:: Instructions for the task ::
Within the records below, reproduce without change the lines from the line that has "mesh.shade_smooth()" through the line that has "cad_parts[node].hide_render = cad_parts[node].hide_viewport", and only those.
[begin Data to process]
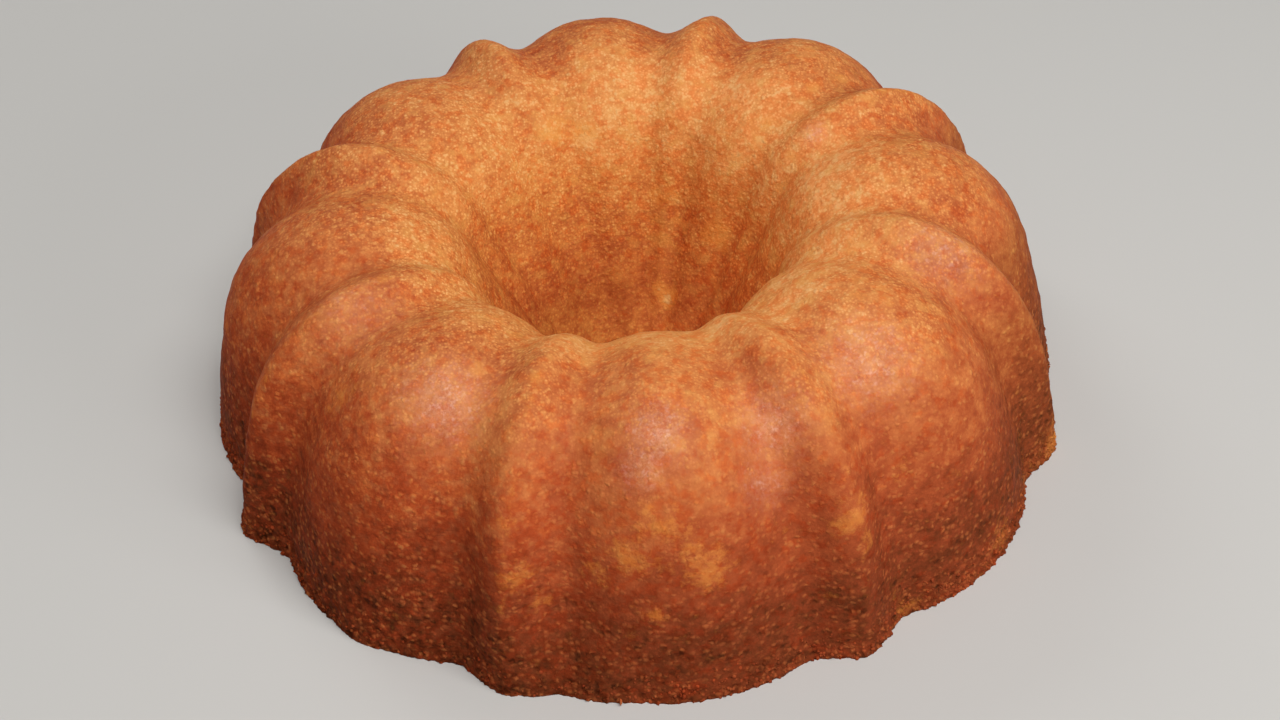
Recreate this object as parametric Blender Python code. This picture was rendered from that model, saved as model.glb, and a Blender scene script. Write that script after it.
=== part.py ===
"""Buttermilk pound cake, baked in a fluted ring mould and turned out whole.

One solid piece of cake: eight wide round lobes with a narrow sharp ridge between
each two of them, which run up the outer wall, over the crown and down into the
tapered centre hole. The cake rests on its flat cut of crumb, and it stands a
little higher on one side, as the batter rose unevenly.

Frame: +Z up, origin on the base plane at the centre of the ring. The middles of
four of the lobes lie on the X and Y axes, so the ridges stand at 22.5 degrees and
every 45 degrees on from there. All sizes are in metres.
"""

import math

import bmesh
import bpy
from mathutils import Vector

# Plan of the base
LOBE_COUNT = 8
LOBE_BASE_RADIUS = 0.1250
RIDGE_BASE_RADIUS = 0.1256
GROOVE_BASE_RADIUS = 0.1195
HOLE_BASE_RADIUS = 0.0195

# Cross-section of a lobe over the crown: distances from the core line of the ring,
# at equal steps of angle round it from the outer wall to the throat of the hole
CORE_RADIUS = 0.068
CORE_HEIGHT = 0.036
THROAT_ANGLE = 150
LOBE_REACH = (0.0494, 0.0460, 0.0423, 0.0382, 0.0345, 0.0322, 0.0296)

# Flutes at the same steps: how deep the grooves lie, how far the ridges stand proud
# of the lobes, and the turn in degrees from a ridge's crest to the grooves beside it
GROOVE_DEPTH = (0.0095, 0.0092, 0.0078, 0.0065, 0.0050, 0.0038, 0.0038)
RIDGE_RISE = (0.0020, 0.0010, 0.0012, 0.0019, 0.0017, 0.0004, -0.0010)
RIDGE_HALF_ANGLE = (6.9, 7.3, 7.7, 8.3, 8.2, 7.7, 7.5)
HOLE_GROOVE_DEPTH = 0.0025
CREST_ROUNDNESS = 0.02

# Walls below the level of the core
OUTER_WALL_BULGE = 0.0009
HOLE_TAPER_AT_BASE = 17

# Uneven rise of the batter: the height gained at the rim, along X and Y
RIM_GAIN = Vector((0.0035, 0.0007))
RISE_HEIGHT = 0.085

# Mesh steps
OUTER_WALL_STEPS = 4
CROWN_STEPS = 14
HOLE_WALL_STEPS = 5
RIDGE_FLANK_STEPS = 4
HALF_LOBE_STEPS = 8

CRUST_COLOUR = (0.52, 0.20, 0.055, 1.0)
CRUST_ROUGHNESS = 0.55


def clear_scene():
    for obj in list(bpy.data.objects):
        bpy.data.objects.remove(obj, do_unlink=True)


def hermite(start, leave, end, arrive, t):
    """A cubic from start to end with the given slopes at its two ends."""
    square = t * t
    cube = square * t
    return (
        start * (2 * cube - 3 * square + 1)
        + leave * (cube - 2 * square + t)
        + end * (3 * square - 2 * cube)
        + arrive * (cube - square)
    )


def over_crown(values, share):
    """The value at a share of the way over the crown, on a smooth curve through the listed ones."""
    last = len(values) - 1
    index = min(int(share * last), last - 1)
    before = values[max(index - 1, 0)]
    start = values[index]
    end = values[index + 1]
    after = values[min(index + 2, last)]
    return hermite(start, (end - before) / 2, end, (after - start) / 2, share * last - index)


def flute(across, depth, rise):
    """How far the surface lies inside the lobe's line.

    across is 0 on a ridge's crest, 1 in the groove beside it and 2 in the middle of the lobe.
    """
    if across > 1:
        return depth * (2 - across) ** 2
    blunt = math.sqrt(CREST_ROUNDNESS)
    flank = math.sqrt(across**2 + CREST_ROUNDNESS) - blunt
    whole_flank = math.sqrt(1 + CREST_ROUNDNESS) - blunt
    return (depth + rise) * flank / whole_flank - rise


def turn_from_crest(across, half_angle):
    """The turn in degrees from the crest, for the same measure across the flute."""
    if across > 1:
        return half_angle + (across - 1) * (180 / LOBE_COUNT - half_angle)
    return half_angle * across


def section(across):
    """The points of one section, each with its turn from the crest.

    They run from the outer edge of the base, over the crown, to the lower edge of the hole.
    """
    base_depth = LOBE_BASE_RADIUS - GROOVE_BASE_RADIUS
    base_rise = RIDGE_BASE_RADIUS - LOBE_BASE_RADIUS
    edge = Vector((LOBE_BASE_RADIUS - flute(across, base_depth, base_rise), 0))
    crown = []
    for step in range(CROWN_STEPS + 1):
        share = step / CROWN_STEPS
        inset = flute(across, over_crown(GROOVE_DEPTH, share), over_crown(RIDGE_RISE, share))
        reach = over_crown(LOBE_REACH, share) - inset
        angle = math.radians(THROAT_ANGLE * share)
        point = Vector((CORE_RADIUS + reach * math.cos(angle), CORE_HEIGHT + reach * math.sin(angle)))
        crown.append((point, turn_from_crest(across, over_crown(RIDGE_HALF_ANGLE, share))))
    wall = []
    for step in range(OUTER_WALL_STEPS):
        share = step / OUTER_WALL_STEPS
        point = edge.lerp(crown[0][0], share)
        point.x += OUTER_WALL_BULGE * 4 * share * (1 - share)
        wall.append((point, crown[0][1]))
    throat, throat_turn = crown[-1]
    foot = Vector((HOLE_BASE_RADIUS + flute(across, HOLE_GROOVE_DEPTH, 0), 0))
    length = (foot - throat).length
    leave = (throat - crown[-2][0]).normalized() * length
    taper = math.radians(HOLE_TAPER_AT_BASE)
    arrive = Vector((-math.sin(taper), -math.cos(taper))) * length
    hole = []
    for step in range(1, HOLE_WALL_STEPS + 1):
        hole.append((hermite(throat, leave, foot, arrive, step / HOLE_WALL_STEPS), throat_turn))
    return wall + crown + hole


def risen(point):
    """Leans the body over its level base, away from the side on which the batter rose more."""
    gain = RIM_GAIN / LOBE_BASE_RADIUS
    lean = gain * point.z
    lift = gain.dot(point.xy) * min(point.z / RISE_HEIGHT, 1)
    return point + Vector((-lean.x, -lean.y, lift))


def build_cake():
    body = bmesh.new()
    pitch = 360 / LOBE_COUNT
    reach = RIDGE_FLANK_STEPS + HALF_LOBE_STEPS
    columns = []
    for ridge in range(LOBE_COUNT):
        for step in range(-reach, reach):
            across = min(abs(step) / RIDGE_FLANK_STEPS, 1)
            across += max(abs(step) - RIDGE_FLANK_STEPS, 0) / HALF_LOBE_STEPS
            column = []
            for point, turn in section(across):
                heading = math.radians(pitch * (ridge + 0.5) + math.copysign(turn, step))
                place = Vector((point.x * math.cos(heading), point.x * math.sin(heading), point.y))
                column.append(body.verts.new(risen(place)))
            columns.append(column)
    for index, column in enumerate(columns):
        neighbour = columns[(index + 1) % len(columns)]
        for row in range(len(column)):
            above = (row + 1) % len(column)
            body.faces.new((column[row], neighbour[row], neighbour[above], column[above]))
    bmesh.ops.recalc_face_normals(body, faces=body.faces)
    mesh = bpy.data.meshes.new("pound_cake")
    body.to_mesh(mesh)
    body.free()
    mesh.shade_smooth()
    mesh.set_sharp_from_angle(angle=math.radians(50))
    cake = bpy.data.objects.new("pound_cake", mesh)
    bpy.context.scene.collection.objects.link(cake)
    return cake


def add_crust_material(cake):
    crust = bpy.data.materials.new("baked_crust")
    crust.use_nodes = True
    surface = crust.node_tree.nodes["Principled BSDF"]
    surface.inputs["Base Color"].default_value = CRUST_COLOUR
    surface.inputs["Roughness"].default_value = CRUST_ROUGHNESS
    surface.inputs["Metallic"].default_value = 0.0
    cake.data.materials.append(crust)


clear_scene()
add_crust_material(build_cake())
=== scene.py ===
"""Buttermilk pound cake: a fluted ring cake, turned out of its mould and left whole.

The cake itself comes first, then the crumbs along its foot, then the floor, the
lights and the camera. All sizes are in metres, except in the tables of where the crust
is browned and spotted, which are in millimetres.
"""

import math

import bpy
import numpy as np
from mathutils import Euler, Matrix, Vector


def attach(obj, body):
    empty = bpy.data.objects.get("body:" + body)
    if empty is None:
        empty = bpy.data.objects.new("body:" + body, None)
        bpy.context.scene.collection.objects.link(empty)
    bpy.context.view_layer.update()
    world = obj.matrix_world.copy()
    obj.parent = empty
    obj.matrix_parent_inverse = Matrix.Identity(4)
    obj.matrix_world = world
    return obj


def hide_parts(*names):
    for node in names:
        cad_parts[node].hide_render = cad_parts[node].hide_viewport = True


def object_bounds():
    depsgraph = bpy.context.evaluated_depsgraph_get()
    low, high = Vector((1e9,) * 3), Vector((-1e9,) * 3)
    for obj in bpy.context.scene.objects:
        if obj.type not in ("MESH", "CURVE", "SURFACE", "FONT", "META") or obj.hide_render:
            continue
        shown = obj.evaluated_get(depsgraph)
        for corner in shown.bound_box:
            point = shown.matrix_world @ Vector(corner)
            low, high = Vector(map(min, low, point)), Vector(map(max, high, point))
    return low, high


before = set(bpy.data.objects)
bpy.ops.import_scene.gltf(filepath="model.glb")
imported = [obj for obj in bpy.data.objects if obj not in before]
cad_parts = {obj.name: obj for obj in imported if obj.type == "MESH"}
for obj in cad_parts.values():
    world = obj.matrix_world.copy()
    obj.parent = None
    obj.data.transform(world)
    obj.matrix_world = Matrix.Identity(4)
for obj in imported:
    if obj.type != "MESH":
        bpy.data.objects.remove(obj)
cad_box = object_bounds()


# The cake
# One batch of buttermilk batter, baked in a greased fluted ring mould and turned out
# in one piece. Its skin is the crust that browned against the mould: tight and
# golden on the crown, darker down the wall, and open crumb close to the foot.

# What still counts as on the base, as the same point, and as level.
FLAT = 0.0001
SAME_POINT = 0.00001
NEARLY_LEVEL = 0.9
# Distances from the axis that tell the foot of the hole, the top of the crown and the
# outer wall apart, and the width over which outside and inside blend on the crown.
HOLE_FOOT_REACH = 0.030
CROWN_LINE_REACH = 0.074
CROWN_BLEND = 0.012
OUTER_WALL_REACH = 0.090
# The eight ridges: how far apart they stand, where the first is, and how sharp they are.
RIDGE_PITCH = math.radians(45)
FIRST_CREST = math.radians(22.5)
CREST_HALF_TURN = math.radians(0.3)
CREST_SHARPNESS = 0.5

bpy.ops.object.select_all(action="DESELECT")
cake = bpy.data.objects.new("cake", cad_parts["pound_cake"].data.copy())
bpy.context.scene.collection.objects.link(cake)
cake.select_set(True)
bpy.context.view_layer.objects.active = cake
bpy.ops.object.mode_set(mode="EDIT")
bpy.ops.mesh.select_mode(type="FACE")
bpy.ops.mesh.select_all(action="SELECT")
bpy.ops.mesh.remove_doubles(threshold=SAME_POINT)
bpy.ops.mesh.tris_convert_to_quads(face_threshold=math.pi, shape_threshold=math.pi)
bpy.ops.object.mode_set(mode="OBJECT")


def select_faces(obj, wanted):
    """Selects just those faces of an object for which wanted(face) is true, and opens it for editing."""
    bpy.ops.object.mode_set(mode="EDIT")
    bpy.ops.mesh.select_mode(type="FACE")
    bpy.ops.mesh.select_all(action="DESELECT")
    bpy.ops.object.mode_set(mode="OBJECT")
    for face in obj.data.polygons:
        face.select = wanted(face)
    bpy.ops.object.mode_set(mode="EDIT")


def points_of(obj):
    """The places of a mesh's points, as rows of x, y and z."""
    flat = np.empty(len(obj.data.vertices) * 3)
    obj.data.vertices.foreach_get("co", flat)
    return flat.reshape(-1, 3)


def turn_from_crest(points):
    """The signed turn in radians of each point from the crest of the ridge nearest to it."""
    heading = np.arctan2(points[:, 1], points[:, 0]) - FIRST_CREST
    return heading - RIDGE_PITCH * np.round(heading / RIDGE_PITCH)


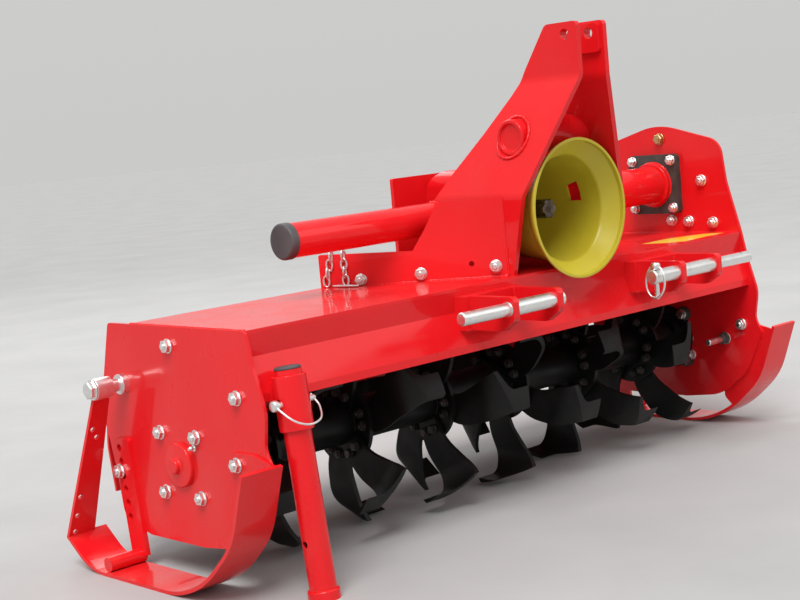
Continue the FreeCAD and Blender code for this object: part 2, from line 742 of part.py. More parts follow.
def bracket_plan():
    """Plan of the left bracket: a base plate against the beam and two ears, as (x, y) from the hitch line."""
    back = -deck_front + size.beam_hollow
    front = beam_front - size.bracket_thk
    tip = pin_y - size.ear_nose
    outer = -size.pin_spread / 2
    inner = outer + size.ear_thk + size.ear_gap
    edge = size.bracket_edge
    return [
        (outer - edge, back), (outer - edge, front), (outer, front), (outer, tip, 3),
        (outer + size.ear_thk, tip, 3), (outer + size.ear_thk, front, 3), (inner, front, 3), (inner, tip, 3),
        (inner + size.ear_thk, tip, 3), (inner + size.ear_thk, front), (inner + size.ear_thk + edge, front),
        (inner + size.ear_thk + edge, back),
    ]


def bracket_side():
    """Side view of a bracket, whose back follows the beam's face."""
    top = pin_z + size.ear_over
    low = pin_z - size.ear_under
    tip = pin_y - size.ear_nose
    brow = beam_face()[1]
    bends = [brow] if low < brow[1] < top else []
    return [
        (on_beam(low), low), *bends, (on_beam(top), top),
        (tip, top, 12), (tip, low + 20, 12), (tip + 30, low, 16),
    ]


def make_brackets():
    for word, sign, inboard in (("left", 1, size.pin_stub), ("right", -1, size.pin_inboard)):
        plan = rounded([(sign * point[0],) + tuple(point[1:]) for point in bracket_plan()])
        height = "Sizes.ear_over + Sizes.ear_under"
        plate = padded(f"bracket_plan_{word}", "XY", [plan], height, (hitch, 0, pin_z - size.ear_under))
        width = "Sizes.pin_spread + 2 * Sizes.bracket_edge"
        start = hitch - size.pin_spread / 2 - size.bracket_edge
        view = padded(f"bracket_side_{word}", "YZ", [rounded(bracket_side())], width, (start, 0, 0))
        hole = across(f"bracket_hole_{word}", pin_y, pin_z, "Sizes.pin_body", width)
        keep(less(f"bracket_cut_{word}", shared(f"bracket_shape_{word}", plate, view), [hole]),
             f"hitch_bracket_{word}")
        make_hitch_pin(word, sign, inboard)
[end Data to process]
:: Problem solution ::
    mesh.shade_smooth()
    mesh.set_sharp_from_angle(angle=math.radians(50))
    cake = bpy.data.objects.new("pound_cake", mesh)
    bpy.context.scene.collection.objects.link(cake)
    return cake


def add_crust_material(cake):
    crust = bpy.data.materials.new("baked_crust")
    crust.use_nodes = True
    surface = crust.node_tree.nodes["Principled BSDF"]
    surface.inputs["Base Color"].default_value = CRUST_COLOUR
    surface.inputs["Roughness"].default_value = CRUST_ROUGHNESS
    surface.inputs["Metallic"].default_value = 0.0
    cake.data.materials.append(crust)


clear_scene()
add_crust_material(build_cake())
=== scene.py ===
"""Buttermilk pound cake: a fluted ring cake, turned out of its mould and left whole.

The cake itself comes first, then the crumbs along its foot, then the floor, the
lights and the camera. All sizes are in metres, except in the tables of where the crust
is browned and spotted, which are in millimetres.
"""

import math

import bpy
import numpy as np
from mathutils import Euler, Matrix, Vector


def attach(obj, body):
    empty = bpy.data.objects.get("body:" + body)
    if empty is None:
        empty = bpy.data.objects.new("body:" + body, None)
        bpy.context.scene.collection.objects.link(empty)
    bpy.context.view_layer.update()
    world = obj.matrix_world.copy()
    obj.parent = empty
    obj.matrix_parent_inverse = Matrix.Identity(4)
    obj.matrix_world = world
    return obj


def hide_parts(*names):
    for node in names:
        cad_parts[node].hide_render = cad_parts[node].hide_viewport = True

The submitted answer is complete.